A university research project aims to discover how the restoration of moorland affects the release of harmful greenhouse gases.

Bangor University student, Bethany Howes, is working with Moors for the Future Partnership (MFFP) to see if different types of land management can alter how much carbon is stored by moorland ecosystems.

Image of a student taking measurements

Healthy moorlands usually act as ‘carbon sinks’ because the plants growing on them take in carbon dioxide, through photosynthesis, but when the plants die, they don’t rot away as you’d expect.
Instead, because of the moorland’s waterlogged conditions, the dead plants actually become part of the soil, called peat, locking away all the carbon they took in when they were alive, for thousands of years – if not forever. However, if these habitats become damaged – through years of industrial pollution and wildfires- they can release all this carbon back into the atmosphere as greenhouses gases like carbon dioxide.

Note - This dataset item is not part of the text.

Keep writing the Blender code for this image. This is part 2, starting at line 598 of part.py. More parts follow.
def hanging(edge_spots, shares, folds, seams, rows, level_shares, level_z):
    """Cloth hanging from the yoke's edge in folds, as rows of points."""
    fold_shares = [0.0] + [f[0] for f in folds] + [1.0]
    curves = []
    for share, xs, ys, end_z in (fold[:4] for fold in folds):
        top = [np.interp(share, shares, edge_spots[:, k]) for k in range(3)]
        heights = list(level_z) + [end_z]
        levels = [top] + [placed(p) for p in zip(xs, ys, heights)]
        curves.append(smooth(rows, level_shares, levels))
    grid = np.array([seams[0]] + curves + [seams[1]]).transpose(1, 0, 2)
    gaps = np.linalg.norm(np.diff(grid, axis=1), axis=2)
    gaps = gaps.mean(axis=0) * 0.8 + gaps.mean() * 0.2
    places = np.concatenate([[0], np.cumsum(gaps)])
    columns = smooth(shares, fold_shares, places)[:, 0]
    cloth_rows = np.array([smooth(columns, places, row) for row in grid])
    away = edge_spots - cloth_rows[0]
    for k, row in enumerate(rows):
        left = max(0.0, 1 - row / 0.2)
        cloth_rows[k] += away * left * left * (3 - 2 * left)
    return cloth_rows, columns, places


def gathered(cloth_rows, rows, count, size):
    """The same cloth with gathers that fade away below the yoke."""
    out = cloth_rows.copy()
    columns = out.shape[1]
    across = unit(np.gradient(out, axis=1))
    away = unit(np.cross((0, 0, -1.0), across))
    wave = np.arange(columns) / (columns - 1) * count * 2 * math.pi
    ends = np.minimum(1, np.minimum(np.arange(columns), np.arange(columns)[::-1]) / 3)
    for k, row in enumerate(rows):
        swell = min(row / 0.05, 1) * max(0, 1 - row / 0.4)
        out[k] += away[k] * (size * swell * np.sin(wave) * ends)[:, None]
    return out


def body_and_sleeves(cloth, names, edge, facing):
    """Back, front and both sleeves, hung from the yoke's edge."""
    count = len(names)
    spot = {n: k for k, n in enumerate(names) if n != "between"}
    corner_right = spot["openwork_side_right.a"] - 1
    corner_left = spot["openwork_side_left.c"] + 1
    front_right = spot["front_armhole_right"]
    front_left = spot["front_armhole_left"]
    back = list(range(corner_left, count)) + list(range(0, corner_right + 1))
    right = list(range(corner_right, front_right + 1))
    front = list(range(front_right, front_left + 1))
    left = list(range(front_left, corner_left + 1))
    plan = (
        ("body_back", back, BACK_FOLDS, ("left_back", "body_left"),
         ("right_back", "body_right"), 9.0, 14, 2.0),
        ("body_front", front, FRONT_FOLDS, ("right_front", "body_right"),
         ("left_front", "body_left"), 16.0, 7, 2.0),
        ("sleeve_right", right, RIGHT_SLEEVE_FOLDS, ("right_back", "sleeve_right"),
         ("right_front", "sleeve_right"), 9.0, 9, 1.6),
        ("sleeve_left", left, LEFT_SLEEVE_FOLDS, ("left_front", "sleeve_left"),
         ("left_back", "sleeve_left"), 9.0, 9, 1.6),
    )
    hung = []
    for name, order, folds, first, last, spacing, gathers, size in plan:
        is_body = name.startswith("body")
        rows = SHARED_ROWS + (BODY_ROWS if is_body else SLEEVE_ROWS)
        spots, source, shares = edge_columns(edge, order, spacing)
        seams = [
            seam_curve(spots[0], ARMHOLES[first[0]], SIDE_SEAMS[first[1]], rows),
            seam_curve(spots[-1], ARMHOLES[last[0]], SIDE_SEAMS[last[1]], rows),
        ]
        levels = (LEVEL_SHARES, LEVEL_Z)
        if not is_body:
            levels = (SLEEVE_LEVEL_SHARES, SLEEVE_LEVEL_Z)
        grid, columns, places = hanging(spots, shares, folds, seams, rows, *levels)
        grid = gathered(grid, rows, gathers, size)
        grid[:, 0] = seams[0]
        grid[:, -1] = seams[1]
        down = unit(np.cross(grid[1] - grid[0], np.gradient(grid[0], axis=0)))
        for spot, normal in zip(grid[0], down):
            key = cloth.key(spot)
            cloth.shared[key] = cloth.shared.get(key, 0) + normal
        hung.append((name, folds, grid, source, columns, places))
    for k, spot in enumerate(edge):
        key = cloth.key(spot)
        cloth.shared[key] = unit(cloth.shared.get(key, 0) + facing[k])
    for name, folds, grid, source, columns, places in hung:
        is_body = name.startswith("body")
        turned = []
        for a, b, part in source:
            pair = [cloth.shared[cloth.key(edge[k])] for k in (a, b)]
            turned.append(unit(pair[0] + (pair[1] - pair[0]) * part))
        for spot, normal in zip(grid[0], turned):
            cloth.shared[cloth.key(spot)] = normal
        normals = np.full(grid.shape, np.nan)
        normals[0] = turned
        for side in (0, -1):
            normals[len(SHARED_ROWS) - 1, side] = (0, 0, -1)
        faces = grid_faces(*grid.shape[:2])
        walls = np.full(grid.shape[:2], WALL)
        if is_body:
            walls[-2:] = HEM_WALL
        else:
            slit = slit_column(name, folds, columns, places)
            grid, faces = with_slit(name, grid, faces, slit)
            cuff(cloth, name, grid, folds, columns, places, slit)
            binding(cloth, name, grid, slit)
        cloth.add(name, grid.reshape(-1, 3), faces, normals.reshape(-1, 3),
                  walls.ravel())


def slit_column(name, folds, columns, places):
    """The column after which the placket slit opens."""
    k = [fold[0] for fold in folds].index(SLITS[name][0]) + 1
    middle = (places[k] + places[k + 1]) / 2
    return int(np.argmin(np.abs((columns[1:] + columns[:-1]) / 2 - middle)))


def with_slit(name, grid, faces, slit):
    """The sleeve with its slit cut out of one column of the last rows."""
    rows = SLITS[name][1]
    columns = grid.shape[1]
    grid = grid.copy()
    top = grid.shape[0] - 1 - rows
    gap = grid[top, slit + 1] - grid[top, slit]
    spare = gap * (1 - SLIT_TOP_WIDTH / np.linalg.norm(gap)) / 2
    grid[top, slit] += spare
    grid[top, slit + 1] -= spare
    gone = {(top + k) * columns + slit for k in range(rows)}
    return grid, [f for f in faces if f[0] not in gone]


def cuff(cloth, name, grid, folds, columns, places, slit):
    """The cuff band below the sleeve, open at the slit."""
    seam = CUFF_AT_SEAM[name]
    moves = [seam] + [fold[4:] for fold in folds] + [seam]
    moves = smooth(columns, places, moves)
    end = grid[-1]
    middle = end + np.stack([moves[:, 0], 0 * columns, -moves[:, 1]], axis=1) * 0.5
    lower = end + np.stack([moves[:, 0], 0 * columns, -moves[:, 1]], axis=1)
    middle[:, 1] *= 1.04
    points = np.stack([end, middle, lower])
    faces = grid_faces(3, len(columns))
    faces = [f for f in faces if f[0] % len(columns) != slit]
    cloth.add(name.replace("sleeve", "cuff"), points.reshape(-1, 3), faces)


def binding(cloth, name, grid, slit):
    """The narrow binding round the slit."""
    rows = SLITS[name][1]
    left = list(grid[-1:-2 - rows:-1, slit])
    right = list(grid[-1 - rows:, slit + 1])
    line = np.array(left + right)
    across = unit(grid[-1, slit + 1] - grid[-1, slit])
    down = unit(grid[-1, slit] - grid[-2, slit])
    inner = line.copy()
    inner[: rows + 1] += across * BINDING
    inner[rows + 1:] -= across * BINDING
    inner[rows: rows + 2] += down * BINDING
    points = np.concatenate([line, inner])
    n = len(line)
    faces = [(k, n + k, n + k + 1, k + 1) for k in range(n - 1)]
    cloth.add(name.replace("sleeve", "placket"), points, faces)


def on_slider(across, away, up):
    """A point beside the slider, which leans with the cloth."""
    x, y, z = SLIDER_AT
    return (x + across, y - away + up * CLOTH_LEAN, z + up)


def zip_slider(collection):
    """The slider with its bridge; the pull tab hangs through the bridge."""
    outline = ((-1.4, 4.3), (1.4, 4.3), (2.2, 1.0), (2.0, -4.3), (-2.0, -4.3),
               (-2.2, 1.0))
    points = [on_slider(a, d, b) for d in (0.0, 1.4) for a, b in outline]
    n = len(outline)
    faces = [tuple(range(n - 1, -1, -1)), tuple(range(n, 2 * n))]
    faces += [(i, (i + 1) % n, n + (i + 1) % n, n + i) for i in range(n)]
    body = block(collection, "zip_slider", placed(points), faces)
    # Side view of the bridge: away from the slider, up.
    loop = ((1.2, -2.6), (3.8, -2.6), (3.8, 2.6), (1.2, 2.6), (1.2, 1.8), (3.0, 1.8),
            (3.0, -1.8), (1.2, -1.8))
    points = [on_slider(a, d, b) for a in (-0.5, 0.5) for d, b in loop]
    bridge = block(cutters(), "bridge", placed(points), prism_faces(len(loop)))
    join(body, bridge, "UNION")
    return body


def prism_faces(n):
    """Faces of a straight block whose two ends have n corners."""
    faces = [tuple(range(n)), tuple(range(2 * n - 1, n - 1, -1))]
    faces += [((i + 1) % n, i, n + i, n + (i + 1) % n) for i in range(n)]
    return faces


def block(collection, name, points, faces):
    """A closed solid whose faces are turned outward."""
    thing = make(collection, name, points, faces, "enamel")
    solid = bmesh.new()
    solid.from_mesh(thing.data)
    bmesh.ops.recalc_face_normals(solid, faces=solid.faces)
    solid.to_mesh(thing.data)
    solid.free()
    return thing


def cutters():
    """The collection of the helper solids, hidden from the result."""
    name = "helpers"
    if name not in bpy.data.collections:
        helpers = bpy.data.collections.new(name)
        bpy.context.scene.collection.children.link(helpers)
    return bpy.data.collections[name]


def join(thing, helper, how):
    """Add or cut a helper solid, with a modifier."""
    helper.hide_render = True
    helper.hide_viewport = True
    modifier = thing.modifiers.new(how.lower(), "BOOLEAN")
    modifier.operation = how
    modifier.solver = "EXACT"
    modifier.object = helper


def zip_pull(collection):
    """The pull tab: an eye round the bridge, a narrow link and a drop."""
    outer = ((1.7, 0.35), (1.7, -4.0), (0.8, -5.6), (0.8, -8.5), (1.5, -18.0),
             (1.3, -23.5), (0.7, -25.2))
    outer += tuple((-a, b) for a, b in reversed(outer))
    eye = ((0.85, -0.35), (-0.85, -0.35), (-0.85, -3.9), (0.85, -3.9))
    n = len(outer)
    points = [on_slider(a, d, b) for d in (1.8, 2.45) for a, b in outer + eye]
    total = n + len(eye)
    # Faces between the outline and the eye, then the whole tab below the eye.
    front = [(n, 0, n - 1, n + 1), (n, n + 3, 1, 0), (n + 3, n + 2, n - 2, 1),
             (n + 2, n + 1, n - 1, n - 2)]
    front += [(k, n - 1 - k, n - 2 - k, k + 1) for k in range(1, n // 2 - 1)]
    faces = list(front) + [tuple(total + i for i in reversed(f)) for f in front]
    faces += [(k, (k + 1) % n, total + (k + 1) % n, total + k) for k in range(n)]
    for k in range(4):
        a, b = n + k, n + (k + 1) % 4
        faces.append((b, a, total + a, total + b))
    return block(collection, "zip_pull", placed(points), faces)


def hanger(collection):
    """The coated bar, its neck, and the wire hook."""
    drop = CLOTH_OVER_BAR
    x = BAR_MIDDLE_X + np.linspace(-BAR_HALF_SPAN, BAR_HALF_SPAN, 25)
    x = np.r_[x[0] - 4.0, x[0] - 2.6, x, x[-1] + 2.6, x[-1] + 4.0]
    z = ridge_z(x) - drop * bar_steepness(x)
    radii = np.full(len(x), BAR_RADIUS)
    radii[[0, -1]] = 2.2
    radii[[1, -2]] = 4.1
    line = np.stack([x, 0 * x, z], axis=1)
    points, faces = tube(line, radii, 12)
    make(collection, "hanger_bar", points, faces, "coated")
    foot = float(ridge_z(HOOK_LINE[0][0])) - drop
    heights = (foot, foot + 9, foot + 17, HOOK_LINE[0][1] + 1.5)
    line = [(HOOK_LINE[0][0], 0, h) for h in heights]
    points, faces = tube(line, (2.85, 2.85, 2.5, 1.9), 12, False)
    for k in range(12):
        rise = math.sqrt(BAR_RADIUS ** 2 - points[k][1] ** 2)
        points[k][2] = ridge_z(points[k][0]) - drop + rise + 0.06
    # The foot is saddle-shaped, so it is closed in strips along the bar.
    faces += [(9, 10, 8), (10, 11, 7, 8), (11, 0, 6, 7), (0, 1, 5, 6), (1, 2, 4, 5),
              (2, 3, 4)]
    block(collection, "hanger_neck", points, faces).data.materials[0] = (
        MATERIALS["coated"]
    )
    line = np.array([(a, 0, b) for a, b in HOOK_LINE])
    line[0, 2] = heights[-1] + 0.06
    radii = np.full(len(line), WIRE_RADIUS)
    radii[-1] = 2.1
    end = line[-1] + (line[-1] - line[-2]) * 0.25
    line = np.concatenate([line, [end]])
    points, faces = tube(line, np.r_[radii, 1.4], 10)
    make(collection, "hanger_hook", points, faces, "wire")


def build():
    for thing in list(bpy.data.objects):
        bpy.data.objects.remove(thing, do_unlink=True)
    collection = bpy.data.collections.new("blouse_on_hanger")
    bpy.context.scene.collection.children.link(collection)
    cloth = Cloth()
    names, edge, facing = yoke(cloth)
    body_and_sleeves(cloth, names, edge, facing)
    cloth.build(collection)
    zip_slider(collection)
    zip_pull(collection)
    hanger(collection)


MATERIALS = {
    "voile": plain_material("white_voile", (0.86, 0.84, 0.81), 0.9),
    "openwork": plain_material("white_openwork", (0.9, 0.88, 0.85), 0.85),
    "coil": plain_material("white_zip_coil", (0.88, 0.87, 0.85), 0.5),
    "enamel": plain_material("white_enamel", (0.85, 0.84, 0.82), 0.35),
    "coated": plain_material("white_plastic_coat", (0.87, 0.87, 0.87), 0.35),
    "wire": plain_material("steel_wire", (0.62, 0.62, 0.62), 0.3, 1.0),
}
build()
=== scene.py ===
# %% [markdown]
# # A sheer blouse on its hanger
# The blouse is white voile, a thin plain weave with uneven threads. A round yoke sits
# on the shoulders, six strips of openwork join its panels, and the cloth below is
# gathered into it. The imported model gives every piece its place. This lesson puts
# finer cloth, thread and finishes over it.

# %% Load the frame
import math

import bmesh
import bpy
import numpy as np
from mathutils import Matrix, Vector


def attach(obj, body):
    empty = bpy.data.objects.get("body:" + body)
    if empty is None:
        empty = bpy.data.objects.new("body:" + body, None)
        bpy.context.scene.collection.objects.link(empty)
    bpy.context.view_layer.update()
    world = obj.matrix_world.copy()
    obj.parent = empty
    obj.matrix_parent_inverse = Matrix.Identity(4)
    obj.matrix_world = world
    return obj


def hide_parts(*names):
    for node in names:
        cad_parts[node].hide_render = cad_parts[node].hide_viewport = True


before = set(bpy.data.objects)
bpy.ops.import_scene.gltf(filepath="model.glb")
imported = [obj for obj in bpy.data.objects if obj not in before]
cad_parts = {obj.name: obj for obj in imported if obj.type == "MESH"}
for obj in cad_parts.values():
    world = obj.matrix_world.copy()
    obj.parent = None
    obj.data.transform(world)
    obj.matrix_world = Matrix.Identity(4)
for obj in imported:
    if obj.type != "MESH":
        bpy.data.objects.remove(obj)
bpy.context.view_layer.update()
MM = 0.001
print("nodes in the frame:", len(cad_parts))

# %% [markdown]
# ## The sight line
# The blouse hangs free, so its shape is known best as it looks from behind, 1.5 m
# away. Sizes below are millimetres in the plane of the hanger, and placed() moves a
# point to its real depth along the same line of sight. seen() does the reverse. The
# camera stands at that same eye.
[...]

Bethany’s project will cover three previously damaged areas of the Dark Peak which have received varying levels of conservation works by MFFP, and compare these to a pristine, undamaged area. It is hoped that MFFP’s work, involving the planting of crucial sphagnum moss, will slow down the release of greenhouse gases. The thinking is, the better and more established the restoration, the less carbon will be released from the peat-soils.

To test this, Bethany will use portable chambers to collect the gasses being released from the sites over a six-month period. The study hopes to underline the importance of moorland conservation for carbon storage which could help curb the damaging effects of climate change.